------ Data ------
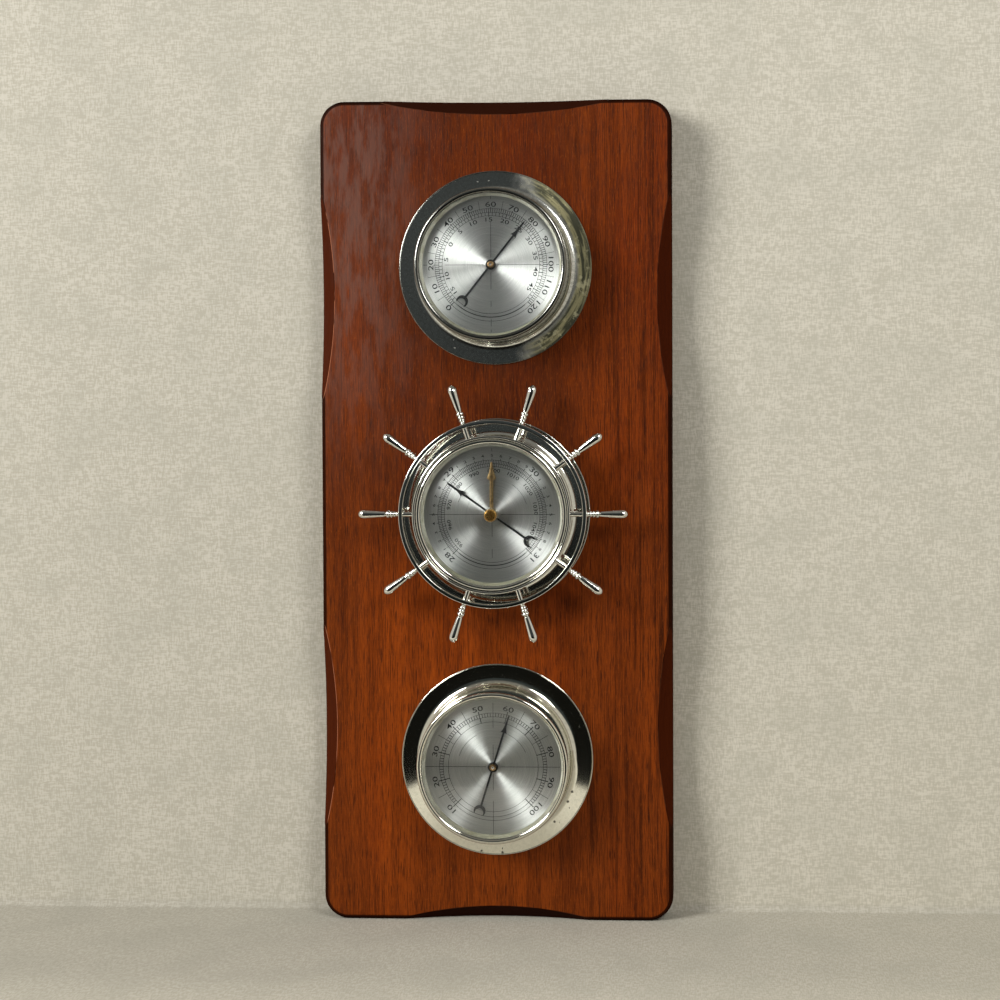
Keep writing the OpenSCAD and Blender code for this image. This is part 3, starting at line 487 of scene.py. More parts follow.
def outline(step=1.5, corner_steps=22):
    """The rounded rectangle, anticlockwise from the lower right, with its outward normals and
    the size of the scallop's cut at each point. Each quarter is a side and the corner after it."""
    rows = []
    reach_z, reach_x = half_h - corner_r, half_w - corner_r
    for quarter in range(4):
        upright = quarter % 2 == 0
        reach = reach_z if upright else reach_x
        edge = half_w if upright else half_h
        along = np.linspace(-reach, reach, int(2 * reach / step), endpoint=False)
        if upright:
            cut = np.maximum(chamfer_size(along - side_scallop_at, side_scallop),
                             chamfer_size(along + side_scallop_at, side_scallop))
        else:
            cut = chamfer_size(along, top_scallop if quarter == 1 else bottom_scallop)
        turn = np.linspace(0, math.pi / 2, corner_steps, endpoint=False)
        x = np.concatenate([np.full(len(along), edge), edge - corner_r + corner_r * np.cos(turn)])
        y = np.concatenate([along, reach + corner_r * np.sin(turn)])
        nx = np.concatenate([np.ones(len(along)), np.cos(turn)])
        ny = np.concatenate([np.zeros(len(along)), np.sin(turn)])
        cut = np.concatenate([cut, np.full(corner_steps, no_cut)])
        c, s = round(math.cos(quarter * math.pi / 2)), round(math.sin(quarter * math.pi / 2))
        rows.append(np.stack([c * x - s * y, s * x + c * y, c * nx - s * ny, s * nx + c * ny, cut], -1))
    return np.concatenate(rows)


print("outline of", len(outline()), "points")

# %% [markdown]
# A band of surface runs round the outline. At each point of the outline, the band's section is
# found by looking out from a point 12 mm inside the edge: a ray stops at the side, the rounded
# edge or the scallop, whichever comes first. More rays go where the scallop's plane meets the
# rest, so that its crease stays crisp.

# %% The plank's edge
eye_in = 12.0
crease_r = 0.2
crease_angle = 0.045
no_crease = -2.5
back_edge = np.array([(0.6, 0.0), (0.18, 0.18), (0.0, 0.6)])


def look_angles(cut):
    """Angles from the inner point: those of the scallop's two creases with a few rows close to
    each, and even steps before, between and after them."""
    on_arc = np.clip((2 * edge_r - cut) / math.sqrt(2) / edge_r, -1, 1)
    half_turn = np.arccos(np.clip(on_arc, math.sqrt(0.5), 1))
    theta = math.pi / 4 + np.array([-1, 1]) * half_turn
    crease_in = np.where(cut > edge_r, [[0.0, 1.0]] * cut, edge_r - edge_r * np.cos(theta))
    crease_up = np.where(cut > edge_r, [[-1.0, 0.0]] * cut, -edge_r + edge_r * np.sin(theta))
    crease = np.arctan2(eye_in + crease_up, eye_in - crease_in)
    first, last = crease[:, :1], crease[:, 1:]
    close = np.linspace(-crease_angle, crease_angle, 5)[None, :]
    parts = [np.linspace(0, 1, 7)[None, :-1] * (first - crease_angle),
             first + close,
             first + (last - first) * np.linspace(0, 1, 12)[None, 1:-1],
             last + close,
             last + (math.pi / 2 - last) * np.linspace(0, 1, 8)[None, 1:]]
    return np.sort(np.concatenate([np.broadcast_to(p, (len(cut), p.shape[1])) for p in parts], 1), 1)


def edge_band():
    """For a look angle b, the plain edge lies at a distance rho and the scallop's plane at
    (2 eye_in - cut) / (sin b + cos b). The nearer one wins, and a soft minimum rounds the crease.
    Gives the points, how far the scallop cuts into the plain edge, and the depth inwards."""
    rim = outline()
    cut = np.maximum(rim[:, 4:5], no_cut)
    look = look_angles(cut)
    sin, cos = np.sin(look), np.cos(look)
    slope = sin / np.maximum(cos, 1e-9)
    arc_in = eye_in - edge_r
    to_arc = arc_in * (sin + cos)
    on_arc = to_arc + np.sqrt(np.maximum(to_arc ** 2 - 2 * arc_in ** 2 + edge_r ** 2, 0))
    plain = np.where(slope <= arc_in / eye_in, eye_in / np.maximum(cos, 1e-9),
                     np.where(slope >= eye_in / arc_in, eye_in / np.maximum(sin, 1e-9), on_arc))
    scallop = (2 * eye_in - cut) / (sin + cos)
    gap = plain - scallop
    rho = np.minimum(plain, scallop) - crease_r * np.log1p(np.exp(-np.abs(gap) / crease_r))
    back_shape = (len(rim), len(back_edge))
    depth = np.concatenate([np.broadcast_to(back_edge[:, 0], back_shape), eye_in - rho * cos], 1)
    height = np.concatenate([np.broadcast_to(back_edge[:, 1], back_shape), thick - eye_in + rho * sin], 1)
    gap = np.concatenate([np.full(back_shape, no_crease), gap], 1)
    x = rim[:, 0:1] - rim[:, 2:3] * depth
    z = rim[:, 1:2] - rim[:, 3:4] * depth
    points = np.stack([x * mm, -height * mm, middle_z + z * mm], -1)
    return points, np.clip(gap, no_crease, -no_crease), depth


band, crease_gap, band_inset = edge_band()
print("edge band", band.shape[0], "x", band.shape[1], "points")

# %% [markdown]
# The flat faces have three round holes for the drums, and the back also has a milled recess for
# the keyhole plate, with a deeper pocket that the nail's head slides in. A triangle fill makes a
# flat area out of any set of closed loops, so a loop is all that each hole needs.

# %% Loops and flat areas
def loop(shape, depth_mm):
    """A closed outline (x, z) in mm, at a depth from the back."""
    x, z = shape
    return np.stack([x * mm, np.full(len(x), -depth_mm * mm), z * mm], -1)


def circle(radius, z_mm, count=160):
    """A circle of even steps round (0, z)."""
    turn = np.linspace(0, 2 * math.pi, count, endpoint=False)
    return radius * np.cos(turn), z_mm + radius * np.sin(turn)


def obround(radius, half_length, z_mm, count=96):
    """A slot with round ends: a circle whose upper and lower halves are drawn apart."""
    x, z = circle(radius, 0.0, count)
    return x, z_mm + z + np.where(z >= 0, 1, -1) * (half_length - radius)


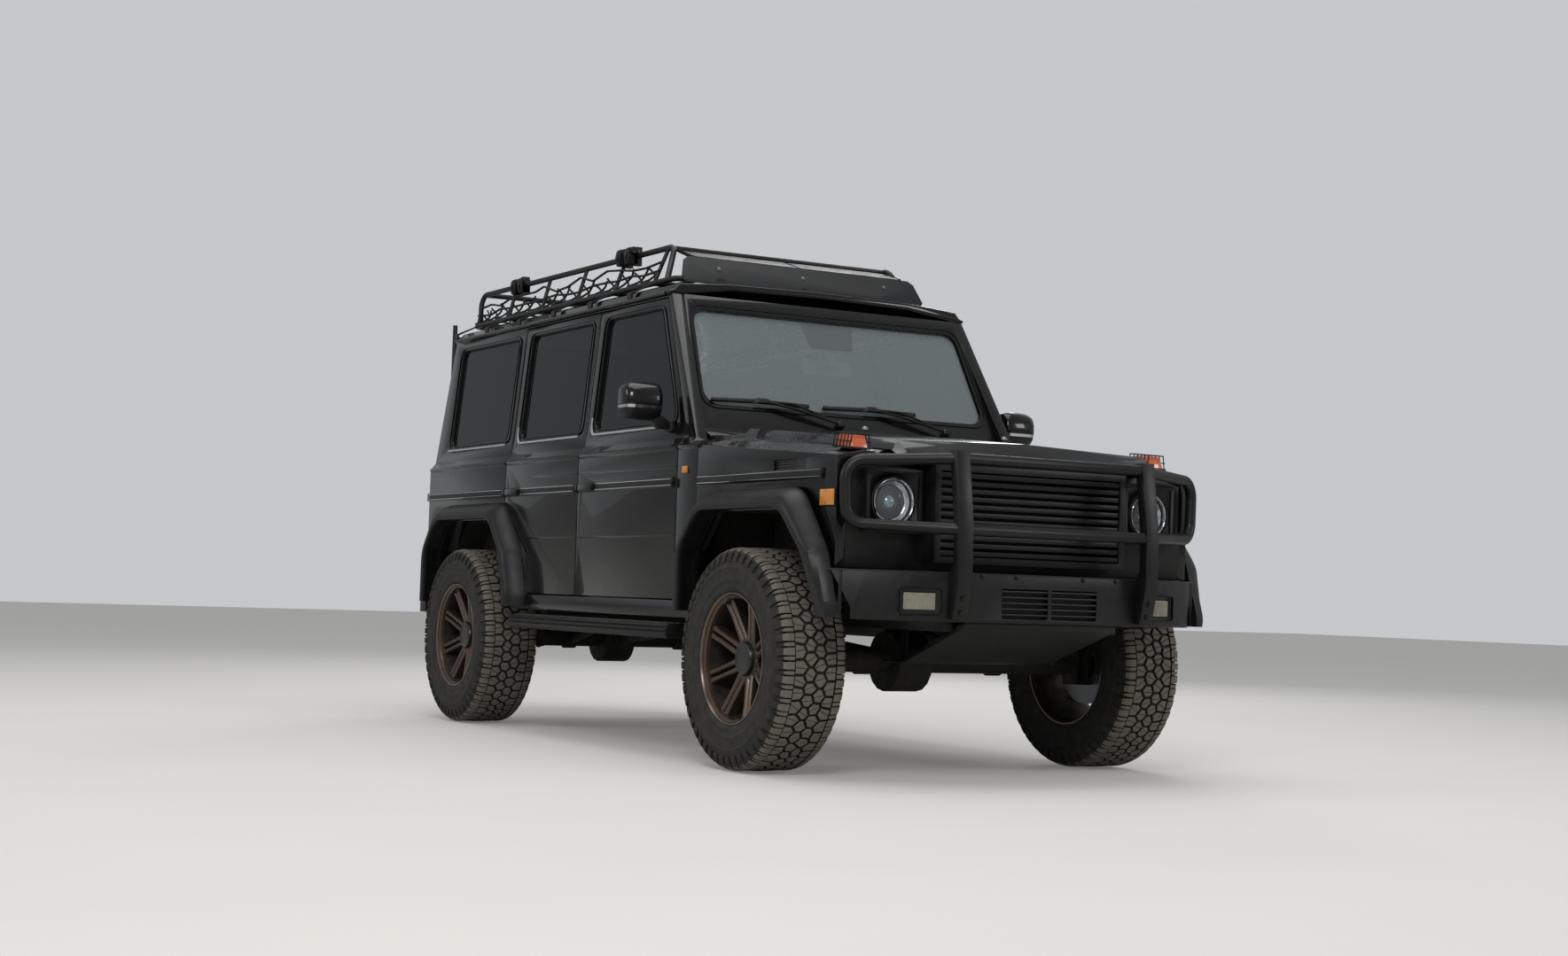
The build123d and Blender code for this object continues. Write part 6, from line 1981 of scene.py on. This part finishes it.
------
Task prompt: Pull out the lines above in which the word "code" appears.

Answer to the task:
Keep writing the OpenSCAD and Blender code for this image. This is part 3, starting at line 487 of scene.py. More parts follow.
The build123d and Blender code for this object continues. Write part 6, from line 1981 of scene.py on. This part finishes it.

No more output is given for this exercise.